In Switzerland, politician Christophe Darbellay has stirred controversy by comparing gay adoption to drug use, the Huffington Post reported. Darbellay, leader of the center-right Christian Democrats (CVP), made the comment just as the country's Council of States voted to change the law to make same-sex adoption easier. "I wouldn't suddenly legalize cocaine just because half a million people consume it," he told Le Temps newspaper; he since has said, "I simply wanted to say that just because something exists, does not mean that it has to be legalized."
Huarmey, Peru, Mayor Jose Benitez fears that high mineral levels in the area's drinking water might be responsible for a perceived increase in the number of gay men in the town, according to the Huffington Post. Benitez made the statement at the launch of a local water-access project, where he noted elevated levels of the element strontium in the tap water. LGBT Asylum News quoted Benitez as saying, "Unfortunately strontium reduces male hormones and suddenly we'll be as Tabalosos, as other towns, where the percentages are increasing of homosexuality."
Angie Dowds, the popular lesbian trainer who was on the UK version of The Biggest Loser since it started, apparently jumped to her death, according to SheWired.com . Spectators reported seeing a woman who either jumped or fell from a cliff in East Sussex, England. Earlier this year Dowds, 42, was briefly suspended from the show for advising her team to only eat nuts and fruit before a weigh-in.
Denmark's government wants to allow gay and lesbian couples to get married in formal church weddings instead of the short blessing ceremonies the state Lutheran Church offers, according to the Huffington Post. The government plans to propose the change in February. Denmark's Church Affairs Ministry says the statutory change would put Denmark on par with countries such as Iceland and Sweden, which allow full wedding ceremonies for gay couples.
There is controversy in Australia after organizers of the Sydney's Gay and Lesbian Mardi Gras have changed the name of the 33-year-old event to the Sydney Mardi Gras, according to the Sydney Morning Herald. Mardi Gras Chair Peter Urmson said, "We fought for this day, the day we could embrace the wider community and be inclusive." He added that LGBT individuals will remain the heart of the festival, but he also said that anyone who wants to celebrate diversity is invited.
In Cameroon, three men have been sentenced to five years in prison for engaging in same-sex acts, the BBC reported. Two of the accused were in court in the capital of Yaounde, but a third man was sentenced in absentia because he had jumped bail.

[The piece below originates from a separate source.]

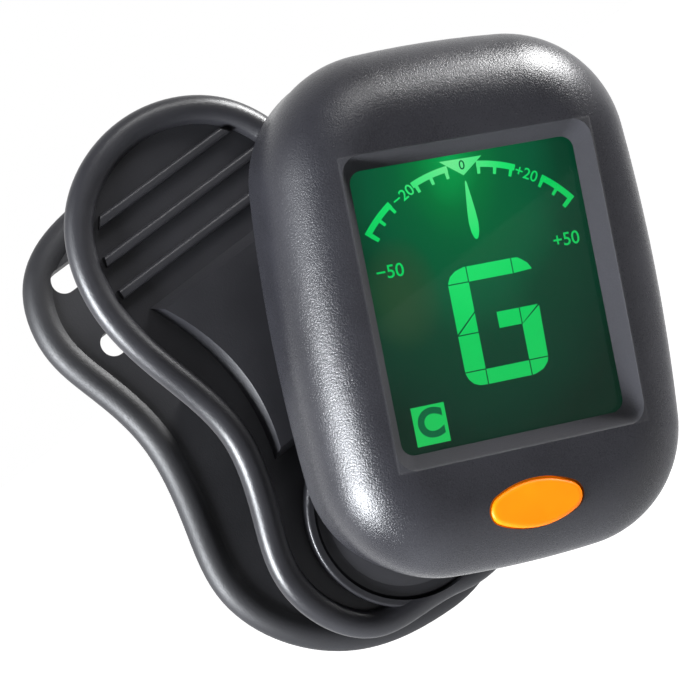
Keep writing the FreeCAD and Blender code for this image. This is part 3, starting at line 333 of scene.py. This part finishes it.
# The note letter in cut segments, with hairline gaps.
LEFT, RIGHT, TOP, BOTTOM = -3.72, 5.15, 3.05, -8.75
COLUMN, ROW, GAP = 2.17, 1.52, 0.055
in_left, in_right = LEFT + COLUMN, RIGHT - COLUMN + 0.15
MID_TOP, MID_BOTTOM = -1.93, -3.55
segments = {
    "note_top_left": [(in_left - GAP, TOP - ROW + GAP), (in_left - GAP, TOP), (LEFT + 1.9, TOP),
                      (LEFT + 0.95, TOP - 0.28), (LEFT + 0.35, TOP - 0.72),
                      (LEFT + 0.08, TOP - 1.25), (LEFT + 0.02, TOP - ROW + GAP)],
    "note_top": [(in_left + GAP, TOP - ROW), (in_right + 0.1 - GAP, TOP - ROW),
                 (in_right + 0.1 - GAP, TOP), (in_left + GAP, TOP)],
    "note_top_right": [(in_right + 0.1 + GAP, TOP - ROW), (RIGHT + 0.1, TOP - ROW + 0.12),
                       (RIGHT - 0.25, TOP - 0.75), (RIGHT - 0.85, TOP - 0.28),
                       (in_right + 0.8, TOP - 0.03), (in_right + 0.1 + GAP, TOP)],
    "note_left_upper": [(LEFT, TOP - ROW - GAP), (in_left, TOP - ROW - GAP), (in_left, -1.5 + GAP),
                        (LEFT, MID_BOTTOM + 0.05 + 2 * GAP)],
    "note_left_wedge": [(LEFT + 2 * GAP, MID_BOTTOM + GAP), (in_left, -1.5 - 2 * GAP),
                        (in_left, MID_BOTTOM + GAP)],
    "note_left_lower": [(LEFT, MID_BOTTOM - GAP), (in_left, MID_BOTTOM - GAP),
                        (in_left, BOTTOM + ROW + GAP), (LEFT, BOTTOM + ROW + GAP)],
    "note_bottom_left": [(LEFT, BOTTOM + ROW - GAP), (in_left - GAP, BOTTOM + ROW - GAP),
                         (in_left - GAP, BOTTOM), (LEFT + 1.3, BOTTOM + 0.05),
                         (LEFT + 0.7, BOTTOM + 0.3), (LEFT + 0.25, BOTTOM + 0.8)],
    "note_bottom": [(in_left + GAP, BOTTOM), (in_right - GAP, BOTTOM),
                    (in_right - GAP, BOTTOM + ROW - 0.02), (in_left + GAP, BOTTOM + ROW - 0.02)],
    "note_bottom_right": [(in_right + GAP, BOTTOM), (in_right + 0.5, BOTTOM + 0.08),
                          (RIGHT - 0.7, BOTTOM + 0.4), (RIGHT - 0.15, BOTTOM + 1.0),
                          (RIGHT, BOTTOM + ROW - GAP), (in_right + GAP, BOTTOM + ROW - GAP)],
    "note_right": [(in_right, BOTTOM + ROW + GAP), (RIGHT, BOTTOM + ROW + GAP),
                   (RIGHT + 0.1, MID_TOP - 2 * GAP), (in_right, MID_BOTTOM - GAP)],
    "note_right_wedge": [(in_right + GAP, MID_BOTTOM + GAP), (RIGHT + 0.1 - 2 * GAP, MID_TOP),
                         (in_right + GAP, MID_TOP)],
    "note_bar": [(0.70, MID_BOTTOM), (in_right - GAP, MID_BOTTOM), (in_right - GAP, MID_TOP),
                 (0.70, MID_TOP)],
}
for name, loop in segments.items():
    to_screen(flat_outline(name, [loop]), symbol)

# The mode mark: a lit box with a dark letter in it.
to_screen(flat_outline("mode_box", [[(-9.97, -13.42), (-6.5, -13.42), (-6.5, -9.55), (-9.97, -9.55)]]),
          symbol)
words("mode_letter", "C", 2.8, (-8.2, -11.45), 0, dark_ink, LAYER - 0.01 * MM, 0.055)

# ---------------------------------------------------------------- inside the head
# Hidden when the case is shut: the moulded frame, light guide, board, chip and battery cup.
white = moulded("white_plastic", (0.62, 0.62, 0.58), 0.45, 0.3 * MM, 0.004 * MM)
guide = moulded("light_guide", (0.70, 0.85, 0.74), 0.25, 0.4 * MM, 0.003 * MM)
mask = moulded("solder_mask", (0.010, 0.13, 0.045), 0.30, 0.5 * MM, 0.006 * MM)
epoxy = moulded("chip_epoxy", (0.012, 0.012, 0.013), 0.5, 0.1 * MM, 0.006 * MM)
rubber = moulded("jaw_rubber", (0.022, 0.022, 0.023), 0.62, 0.22 * MM, 0.02 * MM)
for finish, names in ((white, ("lcd_frame", "battery_tray")),
                      (guide, ("backlight_panel", "backlight_led")),
                      (mask, ("circuit_board",)), (epoxy, ("processor_chip",)),
                      (rubber, ("zebra_strip", "front_pad", "back_pad"))):
    for name in names:
        dress(nodes[name], finish)

# ---------------------------------------------------------------- power button
# An oval cap in orange plastic with a satin top and a faint painted glow that stands in for light
# falling on it.
orange = moulded("orange_cap_painted_glow", (1.0, 0.20, 0.001), 0.42, 0.4 * MM, 0.004 * MM, 0.05)
# The emission is a painted glow: it lightens the cap as lamplight would, though the cap is no lamp.
orange.set(Emission_Color=(1.0, 0.21, 0.0), Emission_Strength=0.36, Specular_IOR_Level=0.2)
dress(nodes["power_button"], orange)

# ---------------------------------------------------------------- clip and swivel
# The levers and the turntable are black ABS, smoother than the case; the back lever is the dullest, and
# its darker base colour is painted shade.
black = moulded("black_clip", (0.018, 0.018, 0.021), 0.37, 0.20 * MM, 0.022 * MM)
# This copy's darker base colour is painted shade; its higher roughness is a real duller finish.
dull_painted_shade = moulded("black_back", (0.012, 0.012, 0.014), 0.52, 0.20 * MM, 0.022 * MM)
for name in ("front_lever", "swivel_base"):
    dress(nodes[name], black)
dress(nodes["back_lever"], dull_painted_shade)

# ---------------------------------------------------------------- floor, light and camera
# A floor some way below the part, painted mid grey and dark under it and towards the camera as painted
# shade, and pale with a painted glow beyond, in a room that is dark behind the camera and white ahead,
# with soft boxes to the left and over the top.
FLOOR_DROP, FLOOR_SIZE = 0.25, 6
bpy.context.scene.view_settings.view_transform = "Standard"
bpy.ops.object.select_all(action="DESELECT")
low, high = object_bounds()
bpy.ops.mesh.primitive_plane_add(size=FLOOR_SIZE, location=(0, 0, low.z - FLOOR_DROP))
floor = bpy.context.object
floor.name = "floor"
paper_painted_light = Finish("floor_painted_shade_and_glow", Roughness=0.9, Specular_IOR_Level=0.1)
depth = paper_painted_light.node("ShaderNodeSeparateXYZ", None, {0: paper_painted_light.place()}, out=1)
far = paper_painted_light.span(depth, 0.2, 0.6)
# Painted shade near the camera and under the part (grey, barely glowing), painted light beyond (white
# and glowing to meet the room).
paper_painted_light.set(Base_Color=paper_painted_light.mix(far, (0.42, 0.42, 0.43), (0.9, 0.9, 0.9)),
          Emission_Color=paper_painted_light.mix(far, (0.03, 0.03, 0.03), (1, 1, 1)), Emission_Strength=0.75)
dress(floor, paper_painted_light)

RIGHT_WAY = Vector((0.7484, -0.3169, -0.5827))
UP_WAY = Vector((0.5990, -0.0542, 0.7989))
AHEAD = Vector((0.2848, 0.9469, -0.1492))

# How far ahead the room starts and stops getting lighter, and its two strengths.
ROOM_FADE = (-0.2, 0.75, 0.07, 1.0)
world = bpy.data.worlds.new("studio")
bpy.context.scene.world = world
world.use_nodes = True
tree = world.node_tree
toward = tree.nodes.new("ShaderNodeTexCoord")
dot = tree.nodes.new("ShaderNodeVectorMath")
dot.operation = "DOT_PRODUCT"
dot.inputs[1].default_value = AHEAD
fade = tree.nodes.new("ShaderNodeMapRange")
for key, value in enumerate(ROOM_FADE, start=1):
    fade.inputs[key].default_value = value
tree.links.new(toward.outputs["Generated"], dot.inputs[0])
tree.links.new(dot.outputs["Value"], fade.inputs[0])
back = tree.nodes["Background"]
back.inputs["Color"].default_value = (1, 1, 1, 1)
tree.links.new(fade.outputs[0], back.inputs["Strength"])


def soft_box(name, aim, way, distance, wide, tall, power, colour=(1, 1, 1)):
    data = bpy.data.lights.new(name, "AREA")
    data.shape, data.size, data.size_y = "RECTANGLE", wide, tall
    data.energy, data.color = power, colour
    lamp = bpy.data.objects.new(name, data)
    bpy.context.scene.collection.objects.link(lamp)
    lamp.location = aim + way.normalized() * distance
    lamp.rotation_euler = (-way).to_track_quat("-Z", "Y").to_euler()
    return lamp


middle = (low + high) / 2


def way(right, up, ahead):
    return RIGHT_WAY * right + UP_WAY * up + AHEAD * ahead


soft_box("left_box", middle, way(-0.70, -0.52, -0.46), 0.42, 0.11, 0.15, 5.8, (0.93, 0.96, 1.0))
soft_box("left_fill", middle, way(-0.90, -0.05, -0.42), 0.50, 0.30, 0.30, 0.8, (0.95, 0.97, 1.0))
soft_box("top_box", middle, way(0.475, 0.83, -0.02), 0.45, 0.20, 0.14, 4.2)
soft_box("upper_fill", middle, way(0.0, 0.84, -0.54), 0.50, 0.20, 0.14, 0.8)
soft_box("face_fill", middle, way(0.10, 0.20, -1.0), 0.60, 0.30, 0.30, 0.10)

camera_data = bpy.data.cameras.new("camera")
camera_data.lens = 94.72
camera_data.sensor_width = 36
camera = bpy.data.objects.new("camera", camera_data)
bpy.context.scene.collection.objects.link(camera)
CAMERA_SPOT = Vector((-51.849, -196.984, 46.98)) * MM
camera.matrix_world = Matrix.Translation(CAMERA_SPOT) @ Matrix((
    (RIGHT_WAY.x, UP_WAY.x, -AHEAD.x), (RIGHT_WAY.y, UP_WAY.y, -AHEAD.y),
    (RIGHT_WAY.z, UP_WAY.z, -AHEAD.z))).to_4x4()
bpy.context.scene.camera = camera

The men denied the allegations that they had oral sex in a car; their attorney, Alice Nkom, said they were arrested because they looked feminine.
On Nov. 21, U.S. Ambassador to Israel Dan Shapiro met with the leaders of Aguda: The National Association of GLBT in Israel, an umbrella organization that represents LGBT issues in the Knesset (Israeli parliament) and at the local level, according to a press release. The meeting took place at the Gay and Lesbian Center of Tel Avivthe scene of a hate crime in 2009 where a gunman opened fire in the club, killing two people and injuring at least 15.
Members of the pro-LGBT groups Sangama and the Karnataka Sexual Minorities Forum have condemned the Delhi government in India for not putting fire-safety systems in place that, they contend, led to the charring to death of 15 hijras (transgender individuals) in a fire Nov. 20, according to the Hindu. The fire blazed through a makeshift tent where a large number of hijras had gathered to honor deceased friends.